Нынешнее время России во всех отношениях переходно. С трудом возрождаясь после перерыва, переживает переходный период и русская философия. Исход неведом. Переход русской мысли в синергийную парадигму отнюдь еще не произошел. Набросанная выше характеристика дискурса синергии не отвечает никакому реально существующему дискурсу. Так что ж такое тогда этот наш дискурс? Маниловское мечтанье, фантазия, пустой прожект — или наоборот, нечто, причастное самому «ноумену», «софийному лику», «эйдосу» русской культуры, чему суждено воплотиться, невзирая на обстоятельства? Ни то, ни другое! — отвечает нам сам же дискурс синергии. В нем присутствует совершенно определенная модель истории и судьбы, и о собственной судьбе он способен сказать сам. И он говорит: здешнее бытие не управляемо ни железною предопределенностью, ни слепым случаем. Оно — арена Богочеловеческого сотрудничества-диалога, в котором человек наделен всей полнотой свободы и всей полнотой ответственности; и решающее здесь —стихия энергий личного бытия, стихия нравственно-волевых начал.

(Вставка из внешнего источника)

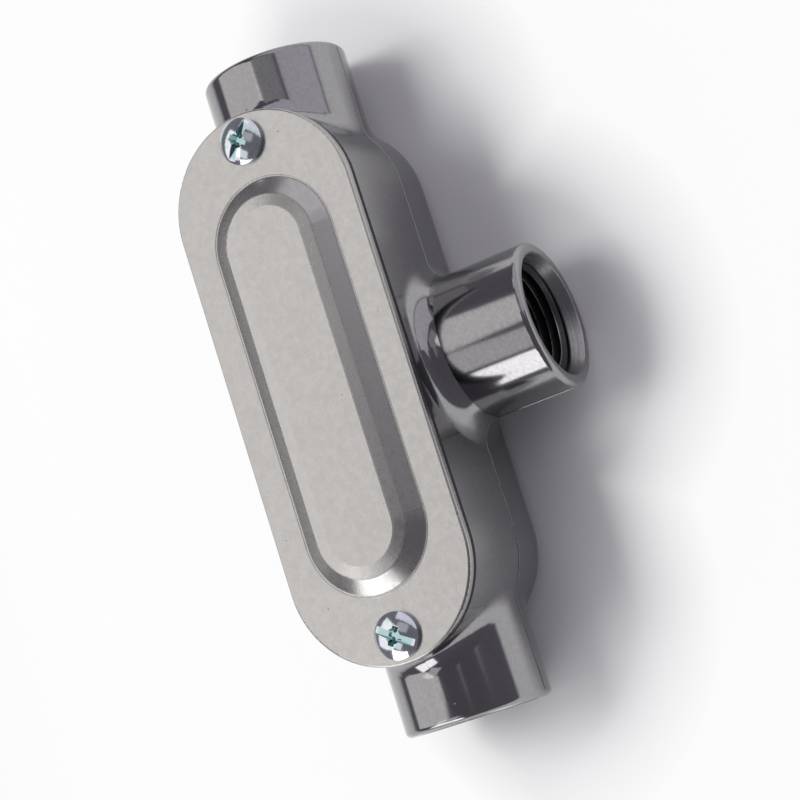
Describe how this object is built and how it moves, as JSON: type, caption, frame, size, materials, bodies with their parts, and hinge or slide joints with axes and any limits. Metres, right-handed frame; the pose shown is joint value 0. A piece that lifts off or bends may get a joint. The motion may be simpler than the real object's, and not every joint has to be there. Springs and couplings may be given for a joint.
{
  "type": "conduit body",
  "caption": "Tee conduit body: oval die-cast box with pipe-threaded hubs at its ends and on one side, closed by a gasket and a raised cover held by screws.",
  "frame": {"origin": "middle of the flat back of the casting", "axes": "+X along the two run hubs, +Y towards the branch hub, +Z out of the cover"},
  "size_m": [0.129, 0.0567, 0.0394],
  "materials": {
    "cast_aluminium": "polished die casting",
    "gasket_rubber": "matt",
    "cover_aluminium": "satin, tumbled",
    "zinc_screw": "bright zinc plate"
  },
  "bodies": {
    "casting": {"body_casting": "cast_aluminium", "cover_gasket": "gasket_rubber"},
    "cover": {"cover_plate": "cover_aluminium"},
    "screw_1": {"cover_screw_1": "zinc_screw"},
    "screw_2": {"cover_screw_2": "zinc_screw"}
  },
  "joints": [
    {"name": "cover_lift", "type": "slide", "parent": "casting", "child": "cover", "axis": [0, 0, 1], "range_m": [0, 0.03]},
    {"name": "screw_1_turn", "type": "hinge", "parent": "cover", "child": "screw_1", "pos_m": [-0.047, 0, 0.037], "axis": [0, 0, 1], "continuous": true},
    {"name": "screw_2_turn", "type": "hinge", "parent": "cover", "child": "screw_2", "pos_m": [0.047, 0, 0.037], "axis": [0, 0, 1], "continuous": true}
  ]
}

История и Вселенная — открыты: их смысл, их итог решается заново в каждый миг между Богом и нами. В пределе и чистоте, они открыты для благодати, предельная же открытость — сама истина, как учит философия от Платона и до Хайдегтера. Что будет с нашею философией, с нами, с нашей страной — вопрос нашего действия, нашего усилия, которое должно быть зрячим и трезвенным: синергийным. «Доныне Царствие Небесное силою берется, и употребляющие усилие восхищают его».